The other important facet of Data Science is that, it is really a Science, which requires a different mindset of forming hypothesis, collecting data and conducting experiments to either prove or disprove your hypothesis. Some of these experiments take time, single-minded effort and patience which unfortunately is in short-supply in majority of the firms that solely base their performance on a quarter-to-quarter basis.
6. Data Science is a multi-disciplinary talent. I am often asked this question by many aspirants on what skills one should pick up to be good at Data Science. My answer has always been, Data Science is a multi-disciplinary skill and that is one of the reason why the ‘real’ Data Scientists are hard to find. To be good at Data Science, you need to wear multiple hats including Data Munging skills, Programming, Communication, a clear understanding and knowledge of the problem domain, and more importantly a sense of Curiosity, a deep Passion to experiment with Persistence. It is really hard to find such a talent in an industry that has predominantly gotten used to and benefitted from division of labor.
In the absence of such unique talent, Data Science at best is a team sport which at a minimum includes the Business Teams, Data Analyst, Data Scientist and the Data Engineer in the team. Any team sport requires everyone to play their role in perfect synergy starting with a clear vision and operating methods. No wonder it is a struggle in traditional organizations with distributed responsibilities with no collective data science vision.
7. Infatuation. What could be one of the primary reason for a data centric culture in many organizations? The leader happens to be an avid reader and he just finished reading a cool blog on Machine Learning. More often the genesis of any Data Science investment in many organization is often triggered by a smart database vendor, conferences or a leader with good reading habits. As much it is a fashionable job title to hold, without a meaningful purpose, the data science investment is just a shiny car to be left on the porch to the envy of your neighbors.

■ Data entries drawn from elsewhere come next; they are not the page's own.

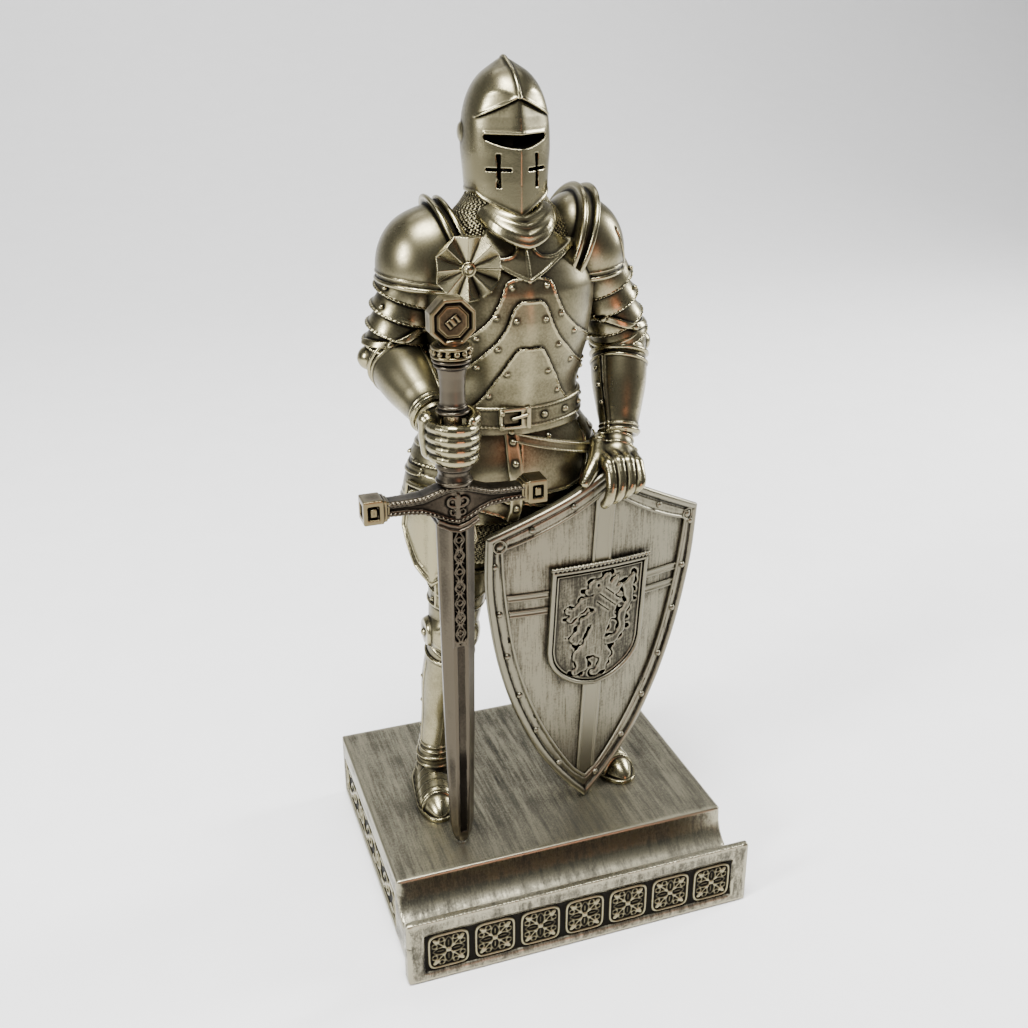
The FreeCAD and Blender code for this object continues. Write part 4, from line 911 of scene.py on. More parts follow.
def long_strap():
    """The studded strap that hangs down the middle of the fauld."""
    def middle_line(z):
        return np.interp(z, [128, 134, 142, 152, 160], [-9.6, -8.2, -7.8, -8.6, -9.0])

    c, x, y, z = clay_of((-14, -20, 128), (-3, -8, 162), 4)
    across = np.abs(x - middle_line(z).astype(F)) - 2.3 + 0.03 * np.abs(z - 146)
    strap = smax(np.abs(HIPS.far(x, y, z) - 1.1) - 0.85, across, 0.3)
    c.d[:] = smax(strap, np.abs(z - 145) - 15.3, 0.6)
    skin = c.near()
    rivets = [(0, z0) for z0 in (158.0, 155.0, 148.4, 141.4, 134.0)]
    skin.studs(skin.x - middle_line(skin.z), skin.z, rivets, 0.95, 0.1)
    skin.done()
    cast(c, "long_strap", "hanging_strap", STRAP)


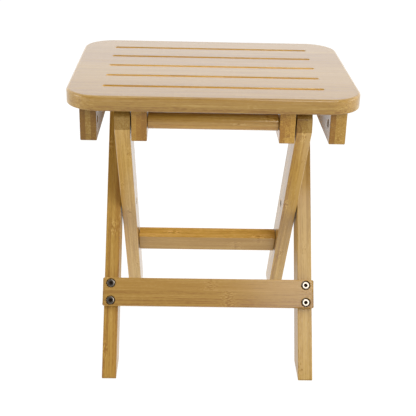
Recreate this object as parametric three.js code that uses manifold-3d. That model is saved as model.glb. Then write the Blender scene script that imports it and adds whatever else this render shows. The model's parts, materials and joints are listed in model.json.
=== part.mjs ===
// Folding bamboo stool: a slotted seat board on two pairs of crossed legs.
// Millimetres. X runs across the stool, Y from front to back and Z up from the floor.
// The inner legs hang from a pivot under the seat's front edge. The outer legs are pinned to them
// at the crossing, and their notched tops carry a round latch bar under the seat's back edge.
import * as THREE from 'three';
import { mergeVertices } from 'three/addons/utils/BufferGeometryUtils.js';
import Module from 'manifold-3d';

const wasm = await Module();
wasm.setup();

// Driving dimensions
const GAP = 0.3;                 // between pieces that touch
const SEGMENTS = 24;             // round a full circle
const SMALL_SEGMENTS = 12;       // round a bolt, screw or bore
const SMALL = 5;                 // radius up to which a circle counts as small
const WELD = 1e-4;               // vertices closer than this are one

const SEAT_WIDTH = 324;
const SEAT_DEPTH = 261;
const SEAT_THICKNESS = 16.8;
const SEAT_TOP = 346.8;
const SEAT_CENTRE_Y = 9;
const SEAT_CORNER = 38;
const SEAT_EDGE = 2.5;           // rounding of the board's edges
const SEAT_EDGE_STEPS = 2;
const SLOT_COUNT = 5;
const SLOT_PITCH = 44.5;
const SLOT_WIDTH = 6;
const SLOT_LENGTH = 245;

const LEAN = THREE.MathUtils.degToRad(33.5);
const CROSS_Y = -0.6;
const CROSS_Z = 174.6;
const LEG_DEPTH = 37.6;
const LEG_THICKNESS = 17.2;
const INNER_LEG_X = 91.1;        // inner face of an inner leg
const LEG_SPACING = 1.2;         // between an inner and an outer leg

const CLEAT_BOTTOM = 292.2;
const CLEAT_LENGTH = 236;
const INNER_CLEAT_X = 72.7;      // inner face of an inner cleat
const INNER_CLEAT_THICKNESS = 17.2;
const OUTER_CLEAT_X = 127.7;
const OUTER_CLEAT_THICKNESS = 18;
const CLEAT_CHAMFER = 1.5;

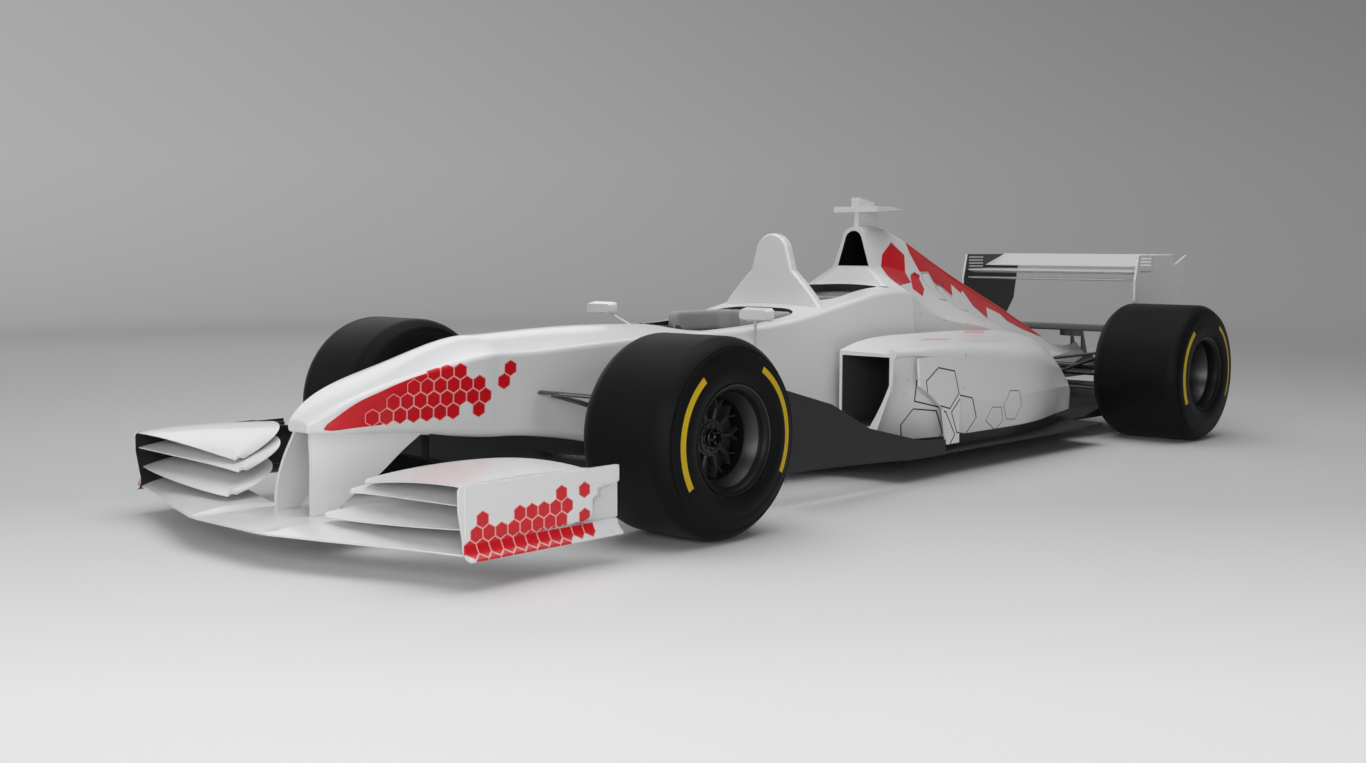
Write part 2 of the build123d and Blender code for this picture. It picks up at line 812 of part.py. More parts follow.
def make_half_shaft(disc_inset, drum_length):
    """Drive shaft from the inner end of a rear wheel's journal to the side of the gearbox."""
    outer = overall_width / 2 - rim_inset - disc_inset - spoke_depth - drum_length - drum_clearance
    with BuildPart() as shaft:
        with BuildSketch(Plane(origin=(outer, at(wheelbase), tyre_radius), x_dir=(0, 1, 0), z_dir=(1, 0, 0))):
            Circle(half_shaft_radius)
        extrude(amount=gearbox_side + seat_gap - outer)
    return shaft.part


def make_upright(station, disc_inset, drum_length):
    disc_x = overall_width / 2 - rim_inset - disc_inset
    outer = disc_x - spoke_depth - drum_clearance
    drum_face = Plane(origin=(outer, at(station), tyre_radius), x_dir=(0, 1, 0), z_dir=(1, 0, 0))
    inner = outer - drum_length
    pin_x = inner - kingpin_inset / 4
    with BuildPart() as upright:
        with BuildSketch(drum_face):
            Circle(drum_radius)
        extrude(amount=-drum_length)
        for height in (tyre_radius + ball_above_axle, tyre_radius - ball_below_axle):
            for low in (height + ball_height / 2 + seat_gap, height - ball_height / 2 - seat_gap - lug_thickness):
                with BuildSketch(Plane.XY.offset(low)):
                    with Locations((pin_x, at(station))):
                        Circle(lug_radius)
                    with Locations((pin_x + kingpin_inset / 4, at(station))):
                        Rectangle(kingpin_inset / 2, 2 * lug_radius)
                extrude(amount=lug_thickness)
        with BuildSketch(drum_face):
            Circle(journal_radius)
        extrude(amount=-drum_length, mode=Mode.SUBTRACT)
    return upright.part, pin_x


# Arm roots: columns are x, station behind the axle and height of the root, then height of the ball
# joint over the axle, all as shares of the tyre radius
front_arm_shares = (
    (0.58, -0.36, 1.33, ball_above_axle / tyre_radius),
    (0.62, 0.50, 1.36, ball_above_axle / tyre_radius),
    (0.22, -0.14, 0.63, -ball_below_axle / tyre_radius),
    (0.22, 0.55, 0.60, -ball_below_axle / tyre_radius),
)
rear_arm_shares = (
    (0.22, -0.90, 1.06, ball_above_axle / tyre_radius),
    (0.22, 0.22, 1.04, ball_above_axle / tyre_radius),
    (0.22, -0.80, 0.76, -ball_below_axle / tyre_radius),
    (0.22, 0.22, 0.76, -ball_below_axle / tyre_radius),
)


def make_arms(station, pin_x, roots, carriers, rods):
    """Wishbones that meet in ball joints, cut to the surfaces that carry them."""
    with BuildPart() as arms:
        for root_x, root_back, root_height, ball in roots:
            start = (tyre_radius * root_x, at(station) + tyre_radius * root_back, tyre_radius * root_height)
            end = (pin_x, at(station), tyre_radius * (1 + ball))
            add(bar(start, end, link_chord, link_thickness))
        for height in (tyre_radius + ball_above_axle, tyre_radius - ball_below_axle):
            with BuildSketch(Plane.XY.offset(height - ball_height / 2)):
                with Locations((pin_x, at(station))):
                    Circle(ball_radius)
            extrude(amount=ball_height)
        for start, end in rods:
            add(rod(start, end, rod_radius))
        for carrier in carriers:
            add(carrier, mode=Mode.SUBTRACT)
    return arms.part


for axle, (station, width, shoulder, disc_inset, drum_length) in WHEELS.items():
    keep_pair(axle + "_tyre", make_tyre(station, width, shoulder))
    keep_pair(axle + "_rim", make_rim(station, width, disc_inset, drum_length))
keep_pair("half_shaft", make_half_shaft(rear_disc_inset, rear_drum_length))
front_upright, front_pin_x = make_upright(0, front_disc_inset, front_drum_length)
rear_upright, rear_pin_x = make_upright(wheelbase, rear_disc_inset, rear_drum_length)
keep_pair("front_upright", front_upright)
keep_pair("rear_upright", rear_upright)

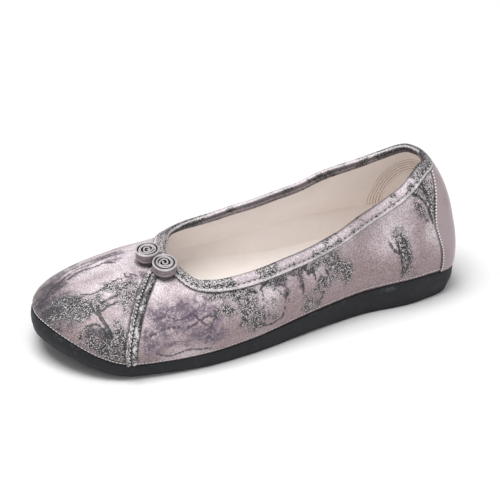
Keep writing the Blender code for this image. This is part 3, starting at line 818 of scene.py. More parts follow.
def contours(graph, scale, width, where):
    """Wandering thin lines, as a brush leaves for ridges and mist."""
    field = graph.noise(scale, 4.0, 0.55, where)
    return graph.between((field - 0.5).math("ABSOLUTE"), width, width * 0.3)


def satin_ground(graph, colours):
    """Unprinted cloth: drifting light and shade with a fine mottled grain."""
    drift = graph.between(graph.noise(30.0, 4.0, 0.6), 0.27, 0.73)
    warm = graph.between(graph.noise(17.0, 2.0), 0.47, 0.68) * 0.7
    ground = graph.layered(colours.cloth_light, (colours.cloth_shade, drift), (colours.cloth_warm, warm))
    return graph.bright(ground, graph.between(graph.noise(260.0, 3.0, 0.6), 0.3, 0.7, 0.93, 1.07))


def grained(graph, ground):
    """The ground with its fine grain of light and dark, and the grain itself."""
    grain = graph.noise(1500.0, 1.0, 0.6)
    return graph.bright(ground, graph.between(grain, 0.32, 0.68, 0.64, 1.30)), grain


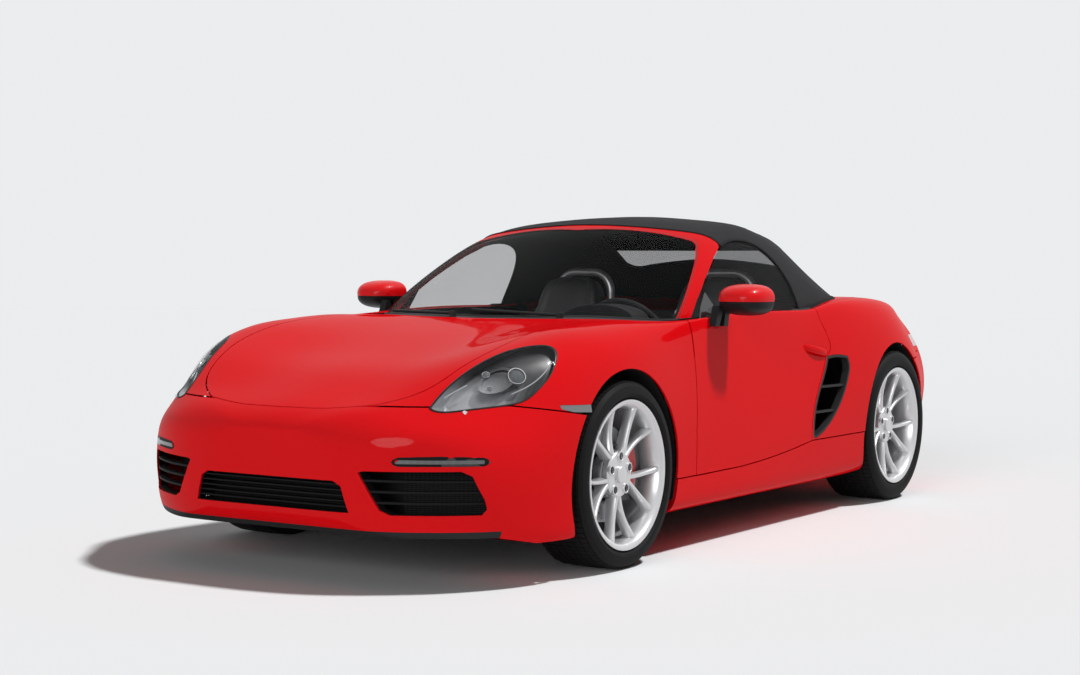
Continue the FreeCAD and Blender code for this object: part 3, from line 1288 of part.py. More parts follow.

Bottomline, the goal is to achieve a Data driven culture and to look at the world in an objective manner with all the tools and possibilities that we are endowed with these days. Unfortunately many organizations lack a clear Data Strategy and in the absence of that no one likes the new 007s walking around with the latest gadget, sipping his martini and speaking a language that is foreign to the common man who still toils day and night with his greasy job to keep the business up and running.
In my subsequent posts, I will write more on my views on how to get a Data Science strategy right to avoid the above pitfalls.